— Directions —
Below is a listing; copy all of it exactly.

begin

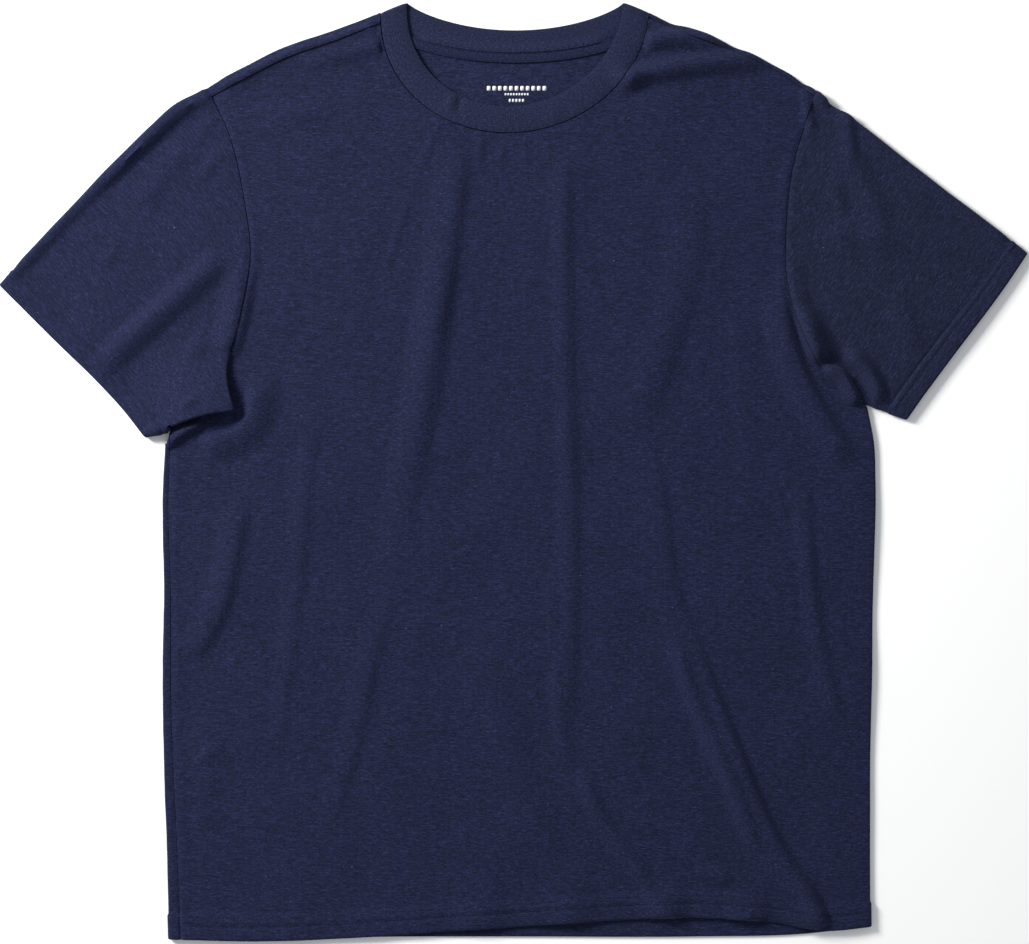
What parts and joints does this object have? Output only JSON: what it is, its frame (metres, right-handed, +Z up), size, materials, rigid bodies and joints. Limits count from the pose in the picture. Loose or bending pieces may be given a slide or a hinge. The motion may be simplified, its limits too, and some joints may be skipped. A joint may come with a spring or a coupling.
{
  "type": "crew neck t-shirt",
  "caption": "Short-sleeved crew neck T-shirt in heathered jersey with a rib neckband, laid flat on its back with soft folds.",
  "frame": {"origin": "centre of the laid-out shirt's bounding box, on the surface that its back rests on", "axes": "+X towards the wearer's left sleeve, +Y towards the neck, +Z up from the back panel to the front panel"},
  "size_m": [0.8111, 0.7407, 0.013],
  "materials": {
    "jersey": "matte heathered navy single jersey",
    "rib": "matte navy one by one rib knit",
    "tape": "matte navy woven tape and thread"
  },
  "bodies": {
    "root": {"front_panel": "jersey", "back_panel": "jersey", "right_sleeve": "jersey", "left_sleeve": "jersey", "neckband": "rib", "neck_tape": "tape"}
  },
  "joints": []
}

end

— Expected answer —
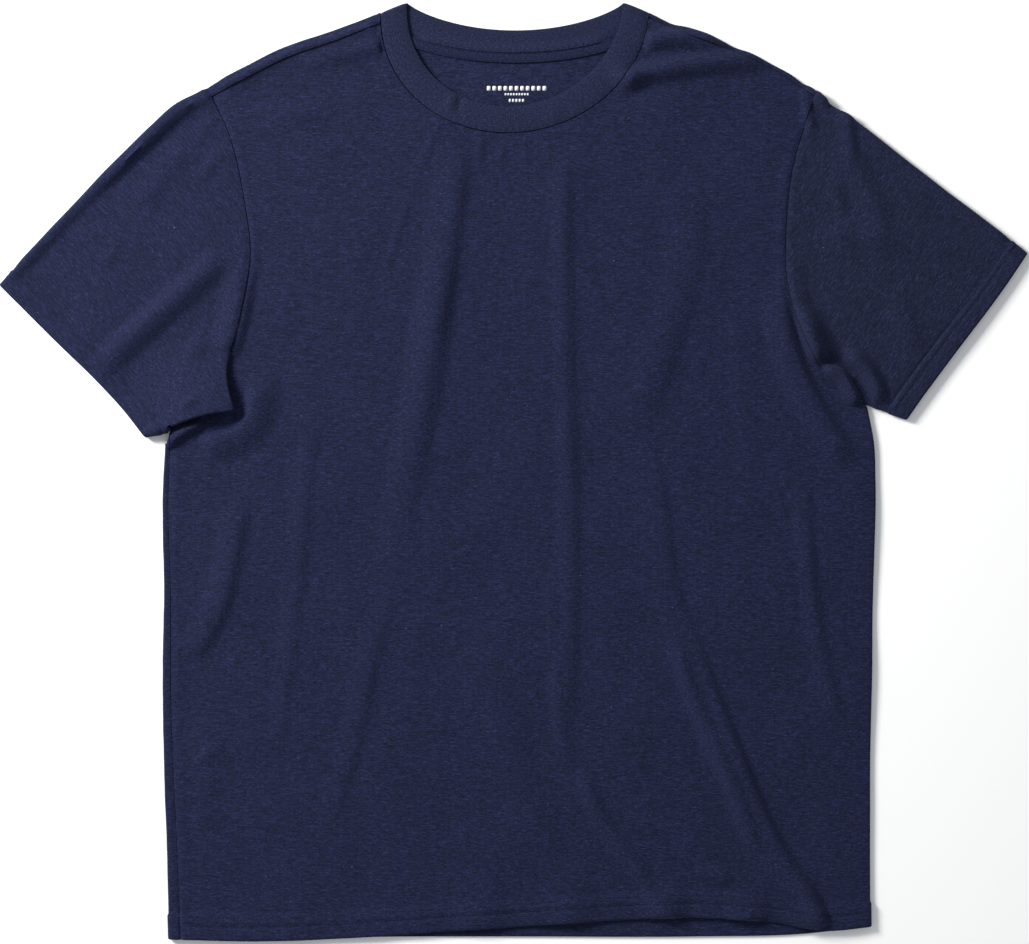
What parts and joints does this object have? Output only JSON: what it is, its frame (metres, right-handed, +Z up), size, materials, rigid bodies and joints. Limits count from the pose in the picture. Loose or bending pieces may be given a slide or a hinge. The motion may be simplified, its limits too, and some joints may be skipped. A joint may come with a spring or a coupling.
{
  "type": "crew neck t-shirt",
  "caption": "Short-sleeved crew neck T-shirt in heathered jersey with a rib neckband, laid flat on its back with soft folds.",
  "frame": {"origin": "centre of the laid-out shirt's bounding box, on the surface that its back rests on", "axes": "+X towards the wearer's left sleeve, +Y towards the neck, +Z up from the back panel to the front panel"},
  "size_m": [0.8111, 0.7407, 0.013],
  "materials": {
    "jersey": "matte heathered navy single jersey",
    "rib": "matte navy one by one rib knit",
    "tape": "matte navy woven tape and thread"
  },
  "bodies": {
    "root": {"front_panel": "jersey", "back_panel": "jersey", "right_sleeve": "jersey", "left_sleeve": "jersey", "neckband": "rib", "neck_tape": "tape"}
  },
  "joints": []
}